The widow - what was her relationship with scripture? It would appear that this woman, whose social position was among the poorest and most vulnerable in society, also knew her Torah, understood and believed what it said about protecting the likes of her from ruin. Time and time again the Books of the Law speak of protecting the widows and orphans in their need. She must have understood and believed this so much that she felt justified in persisting in asking the judge for justice against her opponent.
Jesus didn't say what her legal case was about, but commentators suggest that it could have been a money matter, maybe about her inheritance rights, something which would be crucial to her, and urgent too: she would need that money to survive.
Jesus didn't say why the judge was so reluctant to grant her a hearing, but commentators suggest that perhaps this corrupt official knew the woman's legal opponent, who may have moved in the same social circles as the judge, biassing him towards helping him. Maybe the judge had even received bribes from him.
Jesus didn't himself say anything about how we should 'read' this parable which he told. Luke wraps it up for us as a parable about persisting in prayer, but that makes God out to be like the unjust judge, which poses problems for us.
Perhaps we should take Jesus's parable as a story which instructs us about our relationship with the scriptures. Are they merely collections of words which we know very well but choose to leave behind at the church porch? Or are they passages which carry power into our everyday lives because believing them gives us confidence in our faith?

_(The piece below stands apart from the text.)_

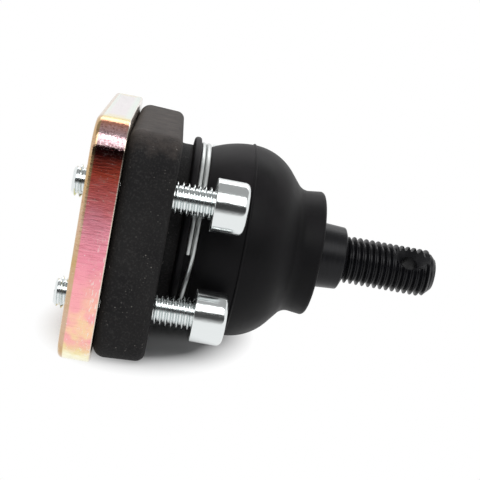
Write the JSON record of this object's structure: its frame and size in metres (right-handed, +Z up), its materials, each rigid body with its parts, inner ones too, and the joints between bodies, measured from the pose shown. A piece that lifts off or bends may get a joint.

Do we feel that, in choosing to live in the light of what they say to us, we can confidently call on God for help, guidance and direction, that we can challenge the behaviour of those who hurt or harm us, and we can call on others for justice?
It’s a constant challenge and joy to believers - to let the scriptures live for us; to keep rediscovering for ourselves a living, breathing relationship with these vibrant, special texts we hold in our hands.
Notes
[1] Previously preached in Liverpool, 2010. The exposition of the parable here is my (very feebly-stated) interpretation of William Herzog's chapter 'Justice at the Gate?' in his revolutionary work, Parables as Subversive Speech: Jesus as Pedagogue of the Oppressed pp.215-232.
[2] ‘Scriptural Reasoning’ via Nurani - ‘a platform for dialogue between Muslims, Jews and Christians’.